THE PROBLEM:
Keep only the lines of the listing that include the word "frame", and copy them.
----- GIVEN MATERIAL -----
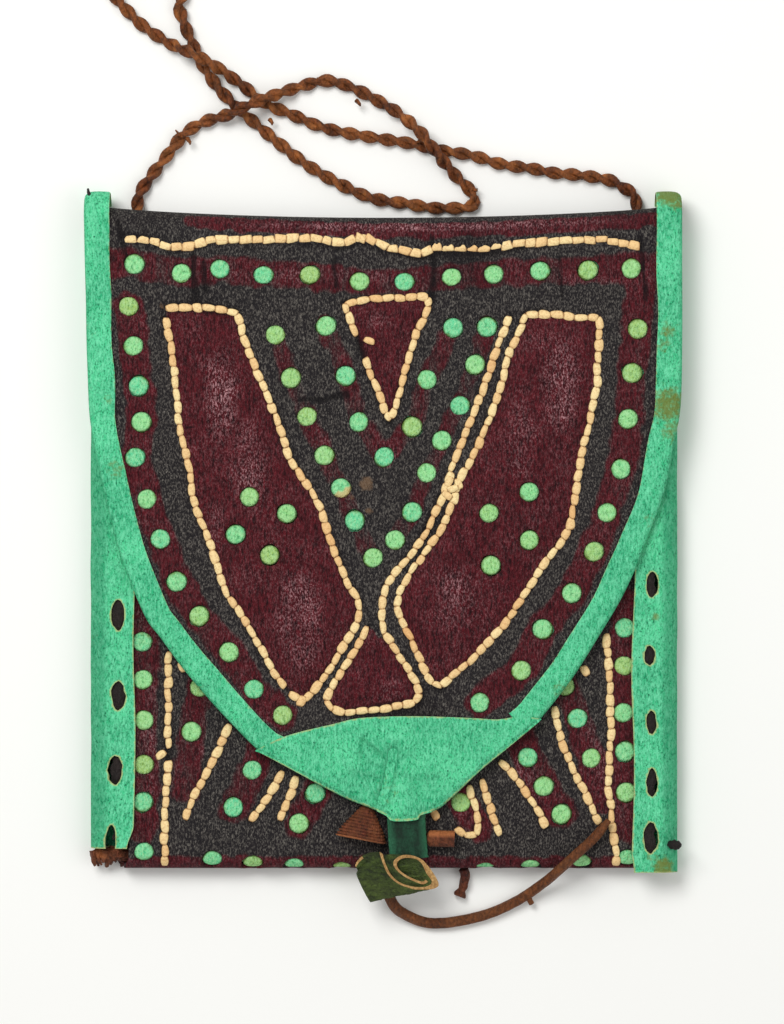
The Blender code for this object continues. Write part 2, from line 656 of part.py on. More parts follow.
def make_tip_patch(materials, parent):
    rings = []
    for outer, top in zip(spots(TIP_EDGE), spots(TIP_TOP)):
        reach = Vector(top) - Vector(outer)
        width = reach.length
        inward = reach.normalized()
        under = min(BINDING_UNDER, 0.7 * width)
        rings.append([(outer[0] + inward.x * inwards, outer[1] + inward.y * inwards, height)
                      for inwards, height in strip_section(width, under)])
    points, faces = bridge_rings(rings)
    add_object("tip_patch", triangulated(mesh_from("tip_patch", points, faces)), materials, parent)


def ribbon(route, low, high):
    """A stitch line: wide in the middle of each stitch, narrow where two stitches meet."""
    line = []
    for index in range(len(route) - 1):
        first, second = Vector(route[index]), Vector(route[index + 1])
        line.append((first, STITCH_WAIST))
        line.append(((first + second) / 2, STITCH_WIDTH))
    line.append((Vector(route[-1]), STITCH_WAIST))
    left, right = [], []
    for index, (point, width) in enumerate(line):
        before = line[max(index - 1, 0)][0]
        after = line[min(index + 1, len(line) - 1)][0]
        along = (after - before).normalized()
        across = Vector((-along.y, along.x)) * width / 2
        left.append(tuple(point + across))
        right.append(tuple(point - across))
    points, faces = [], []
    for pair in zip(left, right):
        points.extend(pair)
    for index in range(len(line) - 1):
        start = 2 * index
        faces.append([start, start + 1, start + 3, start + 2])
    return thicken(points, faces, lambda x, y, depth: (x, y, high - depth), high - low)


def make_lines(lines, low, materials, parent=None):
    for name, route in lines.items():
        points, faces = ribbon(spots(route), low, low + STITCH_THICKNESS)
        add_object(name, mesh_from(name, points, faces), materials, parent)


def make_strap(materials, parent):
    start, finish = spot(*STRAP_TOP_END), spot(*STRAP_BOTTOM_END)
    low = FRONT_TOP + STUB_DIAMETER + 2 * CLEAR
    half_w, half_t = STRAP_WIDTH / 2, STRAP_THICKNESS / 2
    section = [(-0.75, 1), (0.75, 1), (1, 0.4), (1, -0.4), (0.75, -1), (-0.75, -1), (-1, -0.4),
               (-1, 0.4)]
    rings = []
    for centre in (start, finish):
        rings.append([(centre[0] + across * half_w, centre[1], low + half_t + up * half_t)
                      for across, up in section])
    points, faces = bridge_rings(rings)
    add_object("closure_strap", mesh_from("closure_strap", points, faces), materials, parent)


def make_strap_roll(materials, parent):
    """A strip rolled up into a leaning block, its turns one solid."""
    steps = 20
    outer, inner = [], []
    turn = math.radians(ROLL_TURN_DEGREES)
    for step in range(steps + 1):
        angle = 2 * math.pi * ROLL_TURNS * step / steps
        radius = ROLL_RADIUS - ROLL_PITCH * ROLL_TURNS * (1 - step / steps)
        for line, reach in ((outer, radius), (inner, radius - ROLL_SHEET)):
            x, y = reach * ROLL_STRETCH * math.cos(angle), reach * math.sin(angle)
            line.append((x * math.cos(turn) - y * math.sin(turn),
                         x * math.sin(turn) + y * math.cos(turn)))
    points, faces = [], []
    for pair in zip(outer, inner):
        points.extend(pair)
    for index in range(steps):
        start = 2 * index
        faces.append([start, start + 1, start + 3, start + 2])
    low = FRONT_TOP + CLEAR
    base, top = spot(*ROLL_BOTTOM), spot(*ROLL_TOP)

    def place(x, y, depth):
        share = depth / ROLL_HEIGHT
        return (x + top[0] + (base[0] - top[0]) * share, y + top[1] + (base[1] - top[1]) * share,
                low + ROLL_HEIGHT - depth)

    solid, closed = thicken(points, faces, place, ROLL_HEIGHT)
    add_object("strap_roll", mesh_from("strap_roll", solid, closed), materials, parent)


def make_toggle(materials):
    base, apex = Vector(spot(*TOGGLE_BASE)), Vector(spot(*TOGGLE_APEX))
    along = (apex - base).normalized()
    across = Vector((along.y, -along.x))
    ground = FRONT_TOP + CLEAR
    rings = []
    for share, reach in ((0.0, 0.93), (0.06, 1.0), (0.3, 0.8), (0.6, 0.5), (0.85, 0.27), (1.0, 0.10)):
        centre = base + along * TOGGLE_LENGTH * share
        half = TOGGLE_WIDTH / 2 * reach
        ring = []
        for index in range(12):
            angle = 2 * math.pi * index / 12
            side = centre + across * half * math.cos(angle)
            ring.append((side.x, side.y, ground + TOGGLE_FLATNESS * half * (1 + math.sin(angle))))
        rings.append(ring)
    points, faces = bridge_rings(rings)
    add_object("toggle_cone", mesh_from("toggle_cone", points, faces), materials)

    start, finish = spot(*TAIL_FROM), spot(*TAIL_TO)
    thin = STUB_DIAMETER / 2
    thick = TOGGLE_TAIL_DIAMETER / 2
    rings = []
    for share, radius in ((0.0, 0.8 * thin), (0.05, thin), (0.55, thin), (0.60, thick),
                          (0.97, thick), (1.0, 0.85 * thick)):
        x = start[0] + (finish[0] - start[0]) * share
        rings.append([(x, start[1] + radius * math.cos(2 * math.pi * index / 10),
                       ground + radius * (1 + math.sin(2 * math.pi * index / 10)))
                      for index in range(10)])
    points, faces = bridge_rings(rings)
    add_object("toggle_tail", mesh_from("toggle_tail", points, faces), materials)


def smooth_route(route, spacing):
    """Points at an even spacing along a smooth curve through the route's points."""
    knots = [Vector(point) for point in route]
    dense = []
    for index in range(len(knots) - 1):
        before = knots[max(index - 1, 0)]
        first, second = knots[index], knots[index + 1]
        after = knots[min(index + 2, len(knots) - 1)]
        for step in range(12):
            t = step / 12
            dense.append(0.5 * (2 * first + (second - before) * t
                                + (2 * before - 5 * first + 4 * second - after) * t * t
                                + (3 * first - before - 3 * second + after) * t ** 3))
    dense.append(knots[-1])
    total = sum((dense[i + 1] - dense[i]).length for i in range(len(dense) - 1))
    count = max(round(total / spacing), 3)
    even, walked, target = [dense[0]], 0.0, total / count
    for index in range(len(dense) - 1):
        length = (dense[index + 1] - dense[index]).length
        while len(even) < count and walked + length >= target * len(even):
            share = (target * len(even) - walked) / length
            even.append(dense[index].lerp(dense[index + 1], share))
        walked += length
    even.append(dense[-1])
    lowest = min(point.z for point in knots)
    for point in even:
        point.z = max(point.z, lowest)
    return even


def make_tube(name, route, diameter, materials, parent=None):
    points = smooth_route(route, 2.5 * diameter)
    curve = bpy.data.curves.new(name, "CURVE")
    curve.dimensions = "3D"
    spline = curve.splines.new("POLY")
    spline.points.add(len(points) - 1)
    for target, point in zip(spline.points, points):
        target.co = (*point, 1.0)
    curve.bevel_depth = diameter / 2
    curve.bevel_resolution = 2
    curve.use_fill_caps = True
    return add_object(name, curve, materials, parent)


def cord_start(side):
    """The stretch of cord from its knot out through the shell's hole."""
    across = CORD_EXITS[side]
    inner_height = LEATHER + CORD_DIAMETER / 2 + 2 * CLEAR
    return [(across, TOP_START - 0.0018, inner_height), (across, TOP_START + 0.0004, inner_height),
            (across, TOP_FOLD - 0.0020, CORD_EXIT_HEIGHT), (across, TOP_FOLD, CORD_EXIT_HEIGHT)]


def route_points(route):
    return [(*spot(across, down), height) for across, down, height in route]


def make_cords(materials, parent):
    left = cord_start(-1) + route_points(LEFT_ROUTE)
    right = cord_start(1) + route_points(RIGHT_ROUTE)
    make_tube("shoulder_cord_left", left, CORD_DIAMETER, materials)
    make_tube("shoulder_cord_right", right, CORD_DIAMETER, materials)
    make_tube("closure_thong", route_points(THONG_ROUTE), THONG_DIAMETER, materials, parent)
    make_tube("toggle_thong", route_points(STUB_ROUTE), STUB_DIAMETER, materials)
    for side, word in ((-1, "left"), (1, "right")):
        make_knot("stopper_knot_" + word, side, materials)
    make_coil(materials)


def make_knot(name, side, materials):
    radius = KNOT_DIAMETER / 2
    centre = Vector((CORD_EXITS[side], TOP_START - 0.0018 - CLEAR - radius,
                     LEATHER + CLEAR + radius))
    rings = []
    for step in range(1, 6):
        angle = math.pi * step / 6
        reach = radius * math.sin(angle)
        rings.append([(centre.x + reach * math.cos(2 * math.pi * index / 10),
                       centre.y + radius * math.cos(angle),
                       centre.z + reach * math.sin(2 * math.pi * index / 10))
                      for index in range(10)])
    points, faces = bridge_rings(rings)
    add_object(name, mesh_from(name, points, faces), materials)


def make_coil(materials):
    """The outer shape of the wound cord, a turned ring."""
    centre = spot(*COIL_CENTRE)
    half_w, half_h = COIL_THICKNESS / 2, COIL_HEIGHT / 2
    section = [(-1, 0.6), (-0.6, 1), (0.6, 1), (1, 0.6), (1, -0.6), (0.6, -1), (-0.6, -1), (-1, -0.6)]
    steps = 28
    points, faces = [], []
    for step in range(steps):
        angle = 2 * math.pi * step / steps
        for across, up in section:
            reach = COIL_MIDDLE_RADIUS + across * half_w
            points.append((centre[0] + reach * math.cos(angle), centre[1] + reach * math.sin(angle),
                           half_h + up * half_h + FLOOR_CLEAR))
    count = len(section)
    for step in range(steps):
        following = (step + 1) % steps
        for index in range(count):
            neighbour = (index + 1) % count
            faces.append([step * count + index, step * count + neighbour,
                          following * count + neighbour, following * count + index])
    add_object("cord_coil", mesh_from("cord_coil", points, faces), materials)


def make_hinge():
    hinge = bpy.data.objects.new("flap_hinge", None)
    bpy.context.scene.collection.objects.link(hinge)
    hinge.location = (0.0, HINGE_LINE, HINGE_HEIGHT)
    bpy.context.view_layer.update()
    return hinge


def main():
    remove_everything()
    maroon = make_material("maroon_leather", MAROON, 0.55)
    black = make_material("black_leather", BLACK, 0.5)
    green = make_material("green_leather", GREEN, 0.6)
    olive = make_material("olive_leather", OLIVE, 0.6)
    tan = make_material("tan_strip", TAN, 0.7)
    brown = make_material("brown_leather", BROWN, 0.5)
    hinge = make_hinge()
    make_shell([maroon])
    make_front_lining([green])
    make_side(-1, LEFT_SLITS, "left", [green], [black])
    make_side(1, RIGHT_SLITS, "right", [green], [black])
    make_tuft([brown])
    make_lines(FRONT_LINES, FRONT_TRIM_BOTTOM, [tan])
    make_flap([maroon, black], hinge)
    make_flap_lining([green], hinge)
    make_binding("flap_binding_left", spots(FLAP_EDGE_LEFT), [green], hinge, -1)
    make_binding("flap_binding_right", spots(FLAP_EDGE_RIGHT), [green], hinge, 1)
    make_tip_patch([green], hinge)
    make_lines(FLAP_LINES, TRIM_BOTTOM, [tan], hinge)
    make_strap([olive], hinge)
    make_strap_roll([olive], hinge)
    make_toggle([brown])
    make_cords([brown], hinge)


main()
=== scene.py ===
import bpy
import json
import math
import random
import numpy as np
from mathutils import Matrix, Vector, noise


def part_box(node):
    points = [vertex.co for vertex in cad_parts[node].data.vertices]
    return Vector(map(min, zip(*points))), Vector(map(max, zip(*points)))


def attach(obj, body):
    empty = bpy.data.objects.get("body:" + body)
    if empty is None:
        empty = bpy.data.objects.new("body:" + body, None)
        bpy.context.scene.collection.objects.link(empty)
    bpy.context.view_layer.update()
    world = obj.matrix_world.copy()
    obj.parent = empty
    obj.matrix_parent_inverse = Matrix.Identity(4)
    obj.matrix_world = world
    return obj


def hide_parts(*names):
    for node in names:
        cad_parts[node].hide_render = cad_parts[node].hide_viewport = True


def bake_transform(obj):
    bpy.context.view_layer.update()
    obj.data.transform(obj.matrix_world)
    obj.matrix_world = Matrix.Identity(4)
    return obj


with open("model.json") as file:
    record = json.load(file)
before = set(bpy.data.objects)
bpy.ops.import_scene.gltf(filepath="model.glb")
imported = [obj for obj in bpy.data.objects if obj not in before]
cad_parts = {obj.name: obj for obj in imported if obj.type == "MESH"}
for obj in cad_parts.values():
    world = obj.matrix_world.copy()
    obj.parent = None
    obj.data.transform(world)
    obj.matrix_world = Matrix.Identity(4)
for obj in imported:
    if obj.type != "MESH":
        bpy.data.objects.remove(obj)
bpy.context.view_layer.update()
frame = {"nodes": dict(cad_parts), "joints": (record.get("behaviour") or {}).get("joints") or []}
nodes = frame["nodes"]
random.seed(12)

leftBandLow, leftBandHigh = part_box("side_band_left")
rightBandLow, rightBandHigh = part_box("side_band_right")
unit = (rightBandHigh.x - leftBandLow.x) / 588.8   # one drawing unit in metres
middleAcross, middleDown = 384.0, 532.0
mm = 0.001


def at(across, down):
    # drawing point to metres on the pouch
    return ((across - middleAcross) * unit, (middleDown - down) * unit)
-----
EXERCISE ANSWER:
frame = {"nodes": dict(cad_parts), "joints": (record.get("behaviour") or {}).get("joints") or []}
nodes = frame["nodes"]